SCT Inst: instant payments
SCT Inst moves euros in seconds, around the clock — and changes what banks must do about availability, liquidity, timeouts, and certainty.
L0 Explain simply
An everyday analogy: an ordinary SCT is a letter — reliable, but it works in daily collections and deliveries. SCT Inst is a text message: it goes now, any hour, any day, and you watch for the delivery tick. The tick matters as much as the message. Within seconds, the sender's bank must learn whether the money is guaranteed to the recipient or definitely not coming, because the sender is standing at a checkout, or splitting a bill, waiting to see the answer.

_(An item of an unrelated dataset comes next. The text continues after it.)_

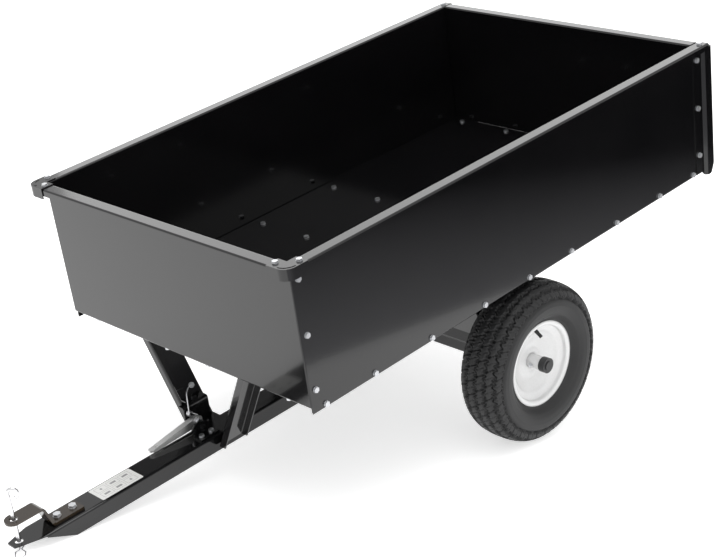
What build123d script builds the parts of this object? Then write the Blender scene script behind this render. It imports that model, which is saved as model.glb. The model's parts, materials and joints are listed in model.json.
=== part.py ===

That immediacy is the whole product — and it is also the whole engineering problem, because every system in the chain now has to answer in seconds, at three in the morning, on a public holiday.
L1 Core concepts
SCT Inst is the EPC's instant credit transfer scheme: euro payments processed around the clock, every day of the year, with the funds made available to the beneficiary and a positive or negative confirmation returned to the originator's PSP within seconds. The 2025 rulebook sets a target of five seconds for that confirmation to arrive, and EU law — the Instant Payments Regulation — caps the whole journey at ten seconds. The instruction travels as a pacs.008, like a normal SCT, but the beneficiary PSP must answer immediately with a pacs.002 accepting or rejecting the payment, and once accepted the transfer is final from the originator's point of view: getting money back afterwards means a recall, not a cancellation.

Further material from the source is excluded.